Accordingly, the Court of Federal Claims’s determination that Hall and Holmes’s knowledge should not be imputed to KBR is reversed and remanded with instructions to calculate damages consistent with the holding that KBR is liable for AKA violations under section 55(a)(1).25
*13714. The Court of Federal Claims Correctly Held KBR Was Not Liable for Common-Law Fraud.
This court stated in Godley v. United States, 5 F.3d 1473, 1476 (Fed.Cir.1993):
... the general rule is that a Government contract tainted by fraud or wrongdoing is void ab initio.... A contract without the taint of fraud or wrongdoing, however, does not fall within this rule. Illegal acts by a Government contracting agent do not alone taint a contract and invoke the void ab initio rule. Rather, the record must show some causal link between the illegality and the contract provisions. Determining whether illegality taints a contract involves questions of fact.
It therefore fell to the Government to prove the causal link between the kickbacks and the contract provisions.

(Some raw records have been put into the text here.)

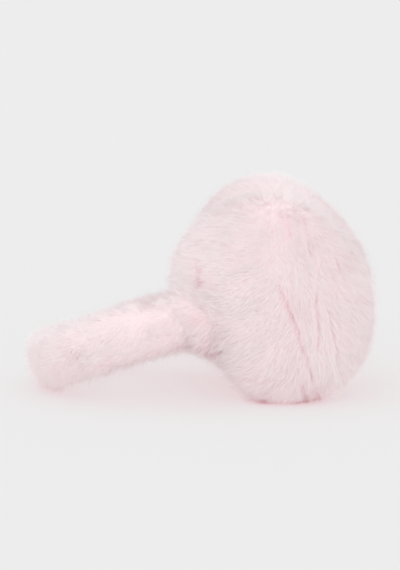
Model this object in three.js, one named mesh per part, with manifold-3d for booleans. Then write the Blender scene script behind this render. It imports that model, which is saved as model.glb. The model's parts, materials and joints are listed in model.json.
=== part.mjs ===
// Fur earmuffs lying on their side: two round fur ear pads on a sprung, fur-covered headband.
// Each solid is the outer form of the fur. Millimetres, +Z up; the surface they lie on is Z = 0,
// +X runs from the crown of the headband to the pads, and Y from ear to ear.
import * as THREE from 'three';
import { mergeVertices } from 'three/addons/utils/BufferGeometryUtils.js';
import Module from 'manifold-3d';

const wasm = await Module();
wasm.setup();

const DEGREE = Math.PI / 180;

// Headband: a round arc of oval section that runs on straight into the pads.
const BAND_RADIUS = 64;          // of the centre line
const BAND_THICKNESS = 23;       // front to back of the fur roll
const BAND_WIDTH_CROWN = 38;     // at the middle of the headband
const BAND_WIDTH_PADS = 36;      // where it enters the pads
const BAND_STRAIGHT = 22;        // from the arc to the rim of each pad
const BAND_TAIL = 24;            // on into each pad
const SPLAY = 9 * DEGREE;        // how far each pad turns in towards the other one

// Ear pads, each measured from the middle of its rim.
const PAD_HALF_LENGTH = 59;      // along the headband
const PAD_HALF_WIDTH = 66.5;     // across the headband
const PAD_CROWN = 36;            // rim to the outer face
const PAD_BACK = 24;             // rim to the inner face
const PAD_RIM_INSET = 13;        // rim plane to the headband's centre line
const EAR_FACE_RADIUS = 36;      // the flat round face against the ear
const OUTER_FULLNESS = 2.3;      // exponent of the crown's curve; 2 is an ellipse
const INNER_FULLNESS = 2.6;

// How they lie.
const LEAN = 16.7 * DEGREE;      // the headband slopes down from the pads to the surface
const PAD_FLATTENED = 4;         // height that each pad loses where it rests
const BAND_ROLL = -3.2 * DEGREE; // turn of the headband about its length, far side down
const GAP = 0.3;                 // between a pad and the headband in it

// The outline of a pad departs from its oval in a few broad swells, each a row of
// direction (0 points away from the headband, 90 up), half spread, and height.
const SLUMPED = [
  { towards: 138, spread: 26, height: 5 },    // lobe above the headband
  { towards: 214, spread: 20, height: -8 },   // hollow below the headband
  { towards: 310, spread: 30, height: 3 },    // lower far corner
  { towards: 35, spread: 30, height: -3 },    // upper far corner
];
const UPRIGHT = [
  { towards: 214, spread: 20, height: -6 },
  { towards: 96, spread: 28, height: 2.4 },
  { towards: 35, spread: 30, height: -3.5 },
];

// One pad has slumped a little; the other is fuller, and its middle sits higher by its lift.
const PADS = [
  { name: 'ear_pad_right', side: -1, lift: 0, swells: SLUMPED },
  { name: 'ear_pad_left', side: 1, lift: 3, swells: UPRIGHT },
];

// How finely the curves are faceted.
const PAD_ROUND_STEPS = 48;
const PAD_RINGS = 30;
const FLAT_RINGS = 5;            // rings from the inner pole that make the flat ear face
const BAND_STEPS = 76;
const BAND_SIDES = 20;
const SURFACE_BLOCK = 600;       // size of the block that cuts what would sink below Z = 0

const FUR = { color: '#f0dfdf', roughness: 0.95, metalness: 0 };

/** Distance from the middle of a pad to its rim, towards an angle in radians. */
function rimRadius(angle, swells) {
  let radius = 1 / Math.hypot(Math.cos(angle) / PAD_HALF_LENGTH, Math.sin(angle) / PAD_HALF_WIDTH);
  for (const { towards, spread, height } of swells) {
    const turn = angle / DEGREE - towards;
    const away = turn - 360 * Math.round(turn / 360);
    radius += height * Math.exp(-((away / spread) ** 2));
  }
  return radius;
}

/** Moves every vertex of a geometry with a function that changes a Vector3 in place. */
function reshape(geometry, move) {
  const places = geometry.attributes.position;
  const place = new THREE.Vector3();
  for (let i = 0; i < places.count; i += 1) {
    place.fromBufferAttribute(places, i);
    move(place);
    places.setXYZ(i, place.x, place.y, place.z);
  }
  return geometry;
}

/** Closed manifold solid of a geometry, from its positions alone. */
function toSolid(geometry) {
  geometry.deleteAttribute('normal');
  geometry.deleteAttribute('uv');
  const merged = mergeVertices(geometry);
  const mesh = new wasm.Mesh({
    numProp: 3,
    vertProperties: new Float32Array(merged.attributes.position.array),
    triVerts: new Uint32Array(merged.index.array),
  });
  return new wasm.Manifold(mesh);
}

/** Named mesh of a solid, in the fur's colour. */
function toMesh(solid, name) {
  const { vertProperties, triVerts } = solid.getMesh();
  const geometry = new THREE.BufferGeometry();
  geometry.setAttribute('position', new THREE.BufferAttribute(vertProperties, 3));
  geometry.setIndex(new THREE.BufferAttribute(triVerts, 1));
  geometry.computeVertexNormals();
  const mesh = new THREE.Mesh(geometry, new THREE.MeshStandardMaterial(FUR));
  mesh.name = name;
  return mesh;
}

/** Centre line of the headband: a straight tail, the arc over the head, and a straight tail. */
class HeadbandLine extends THREE.Curve {
  constructor(tail) {
    super();
    this.sweep = Math.PI + 2 * SPLAY;
    this.arcLength = this.sweep * BAND_RADIUS;
    this.straight = BAND_STRAIGHT + tail;
    this.fullLength = this.arcLength + 2 * this.straight;
  }

  getPoint(t, target = new THREE.Vector3()) {
    const travelled = t * this.fullLength - this.straight;
    const onArc = THREE.MathUtils.clamp(travelled, 0, this.arcLength);
    const angle = onArc / BAND_RADIUS - this.sweep / 2;
    const beyond = travelled - onArc;
    target.set(-Math.cos(angle) * BAND_RADIUS, Math.sin(angle) * BAND_RADIUS, 0);
    target.x += Math.sin(angle) * beyond;
    target.y += Math.cos(angle) * beyond;
    return target;
  }
}

/** The fur roll of the headband, grown all round, and at its ends, by a margin. */
function headbandGeometry(margin) {
  const section = new THREE.Shape();
  section.absellipse(0, 0, BAND_WIDTH_CROWN / 2 + margin, BAND_THICKNESS / 2 + margin, 0, 2 * Math.PI);
  const roll = new THREE.ExtrudeGeometry(section, {
    extrudePath: new HeadbandLine(BAND_TAIL + margin),
    steps: BAND_STEPS,
    curveSegments: BAND_SIDES / 2,
    bevelEnabled: false,
  });
  const padsX = Math.sin(SPLAY) * BAND_RADIUS;
  return reshape(roll, (place) => {
    const nearPads = THREE.MathUtils.smoothstep(place.x, -BAND_RADIUS, padsX);
    place.z *= THREE.MathUtils.lerp(1, BAND_WIDTH_PADS / BAND_WIDTH_CROWN, nearPads);
  }).rotateX(BAND_ROLL);
}

/** Where the middle of a pad's rim lies: side is -1 for the pad at -Y and 1 for the other. */
function padMatrix({ side, lift }) {
  const tailX = Math.sin(SPLAY) * BAND_RADIUS;
  const tailY = Math.cos(SPLAY) * BAND_RADIUS;
  const reach = BAND_STRAIGHT + PAD_HALF_LENGTH;
  const middle = new THREE.Vector3(
    tailX + reach * Math.cos(SPLAY) - PAD_RIM_INSET * Math.sin(SPLAY),
    side * (tailY - reach * Math.sin(SPLAY) - PAD_RIM_INSET * Math.cos(SPLAY)),
    lift,
  );
  const turn = new THREE.Quaternion().setFromAxisAngle(new THREE.Vector3(0, 0, 1), -side * SPLAY);
  const fuller = 1 + lift / PAD_HALF_WIDTH;
  return new THREE.Matrix4().compose(middle, turn, new THREE.Vector3(fuller, 1, fuller));
}

/** A quarter of a superellipse: how far out and how high it is, at a swing of 0 to 1 from its top. */
function roundedQuarter(swing, fullness) {
  const angle = Math.min(swing, 1) * Math.PI / 2;
  return { out: Math.sin(angle) ** (2 / fullness), up: Math.max(Math.cos(angle), 0) ** (2 / fullness) };
}

/** The crowned outer half of a pad: distance from its axis and height above its rim. */
function outerProfile(fromPole, rim) {
  const { out, up } = roundedQuarter(fromPole, OUTER_FULLNESS);
  return { radius: rim * out, height: PAD_CROWN * up };
}

/** The back of a pad: the flat ear face, then a round edge out to the rim. */
function backProfile(fromPole, rim) {
  const flatShare = FLAT_RINGS / (PAD_RINGS / 2);
  const pastFlat = (fromPole - flatShare) / (1 - flatShare);
  if (Math.round(pastFlat * PAD_RINGS) <= 0) {
    return { radius: EAR_FACE_RADIUS * fromPole / flatShare, height: PAD_BACK };
  }
  const { out, up } = roundedQuarter(pastFlat, INNER_FULLNESS);
  return { radius: EAR_FACE_RADIUS + (rim - EAR_FACE_RADIUS) * out, height: PAD_BACK * up };
}

/** A full rounded pad, from a ball whose poles become the middles of its two faces. */
function padGeometry(pad) {
  const ball = new THREE.SphereGeometry(1, PAD_ROUND_STEPS, PAD_RINGS);
  reshape(ball, (place) => {
    const angle = Math.atan2(place.z, place.x);
    const rim = rimRadius(angle, pad.swells);
    const fromPole = Math.acos(Math.min(Math.abs(place.y), 1)) / (Math.PI / 2);
    const profile = pad.side * place.y > 0 ? outerProfile : backProfile;
    const { radius, height } = profile(fromPole, rim);
    place.set(radius * Math.cos(angle), Math.sign(place.y) * height, radius * Math.sin(angle));
  });
  return ball.applyMatrix4(padMatrix(pad));
}

/** A block whose top face is the surface that the earmuffs lie on, in the headband's frame. */
function surfaceBlock(lyingGroup) {
  const block = new THREE.BoxGeometry(SURFACE_BLOCK, SURFACE_BLOCK, SURFACE_BLOCK);
  block.translate(0, 0, -SURFACE_BLOCK / 2);
  return block.applyMatrix4(lyingGroup.matrix.clone().invert());
}

// The lying group turns the worn shape over onto the surface, at the height where the pads rest.
const lying = new THREE.Group();
lying.rotation.y = -LEAN;
const padLow = Math.hypot(PAD_HALF_LENGTH * Math.sin(LEAN), PAD_HALF_WIDTH * Math.cos(LEAN));
const padMiddle = new THREE.Vector3().setFromMatrixPosition(padMatrix({ side: 1, lift: 0 }));
lying.position.z = padLow - PAD_FLATTENED - padMiddle.x * Math.sin(LEAN);
lying.updateMatrix();

const surface = toSolid(surfaceBlock(lying));
const socket = toSolid(headbandGeometry(GAP));
const headband = toSolid(headbandGeometry(0)).subtract(surface);
lying.add(toMesh(headband, 'headband'));
for (const pad of PADS) {
  const solid = toSolid(padGeometry(pad)).subtract(surface).subtract(socket);
  lying.add(toMesh(solid, pad.name));
}

// The origin is under the middle of the bounding box.
const earmuffs = new THREE.Group();
earmuffs.add(lying);
earmuffs.updateMatrixWorld(true);
const extent = new THREE.Box3().setFromObject(earmuffs, true);
lying.position.x = -(extent.min.x + extent.max.x) / 2;
lying.position.y = -(extent.min.y + extent.max.y) / 2;

export default earmuffs;
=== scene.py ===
# Looks of the fur earmuffs: two padded ear pads and a padded headband under a deep pink pile.
# The pile is real: every hair is a thin tapering ribbon, rooted in the padding and combed.
import json
import math
from collections import namedtuple

import bmesh
import bpy
import numpy as np
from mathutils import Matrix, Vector


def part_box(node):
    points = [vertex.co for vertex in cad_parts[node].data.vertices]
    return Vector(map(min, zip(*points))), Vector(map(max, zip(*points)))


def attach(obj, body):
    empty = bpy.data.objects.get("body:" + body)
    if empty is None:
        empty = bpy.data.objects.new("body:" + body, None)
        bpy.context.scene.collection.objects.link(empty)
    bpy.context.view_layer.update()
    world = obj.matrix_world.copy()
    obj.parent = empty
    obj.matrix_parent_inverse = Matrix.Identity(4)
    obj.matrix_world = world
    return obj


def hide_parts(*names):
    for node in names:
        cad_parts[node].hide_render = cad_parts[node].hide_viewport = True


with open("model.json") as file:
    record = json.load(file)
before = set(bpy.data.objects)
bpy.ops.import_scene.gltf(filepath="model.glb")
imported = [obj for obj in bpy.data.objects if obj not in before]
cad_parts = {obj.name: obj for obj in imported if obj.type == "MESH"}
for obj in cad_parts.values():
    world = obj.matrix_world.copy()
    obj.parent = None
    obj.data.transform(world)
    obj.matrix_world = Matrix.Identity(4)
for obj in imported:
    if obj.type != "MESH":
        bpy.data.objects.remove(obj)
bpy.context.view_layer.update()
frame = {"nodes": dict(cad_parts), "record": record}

MM = 0.001

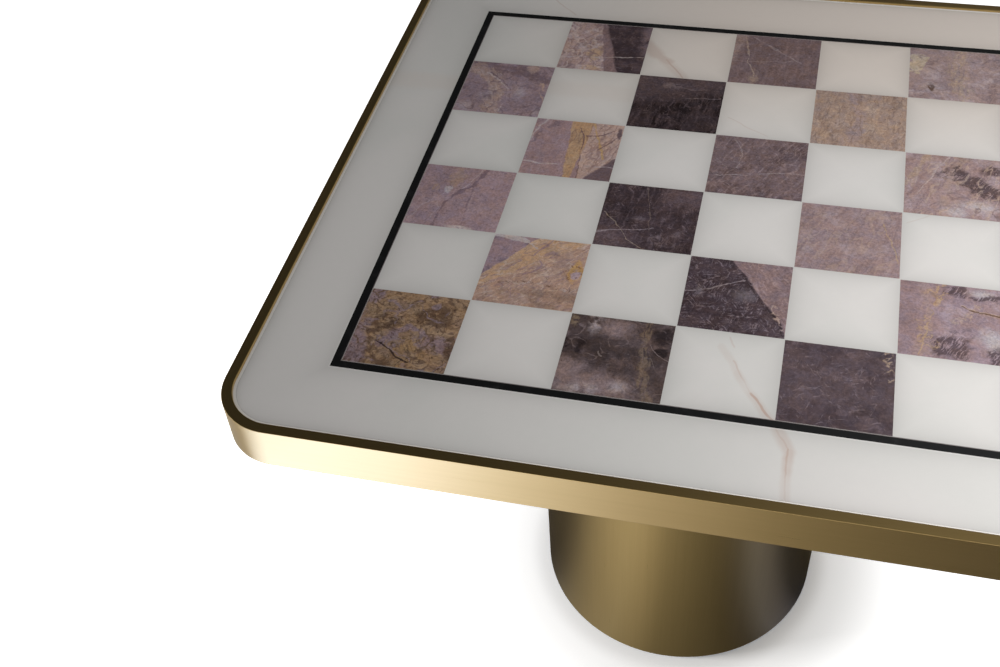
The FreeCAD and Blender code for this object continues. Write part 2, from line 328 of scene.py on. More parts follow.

The trial court’s finding that no such eausational link existed is reviewed for clear error. Ind. Mich. Power Co., 422 F.3d at 1373.
Following trial, the Court of Federal Claims found that KBR would have awarded the Anaconda subcontract to Tamimi even “absent any participation by Messrs. Hall and Holmes.” KBR II, 103 Fed.Cl. at 779. The Government argues that this “but-for test, rather than a causal connection test,” was incorrect and that the Court of Federal Claims found ample facts to support an overall finding of common-law fraud, such as “the factual finding that KBR employees receiving kickbacks played significant roles in the award of the Tamimi subcontract, including intervening with other KBR employees to ensure that Tamimi received the Camp Anaconda DFAC contract, rather than another contractor, as first intended.” Gov’t. Br. 3, 46.
The Court of' Federal Claims found those facts. However, the Government does not dispute the Court of Federal Claims’s overall finding that notwithstanding the kickbacks at issue, the subcontracts would still have been awarded to Tamimi. This court’s precedent confirms that common-law fraud is not established simply by showing that kickbacks were paid to personnel involved in contract decision making: “Illegal acts by a Government contracting agent do not alone taint a contract.... Rather, the record must show some causal link between the illegality and the contract provisions.” Godley, 5 F.3d at 1476.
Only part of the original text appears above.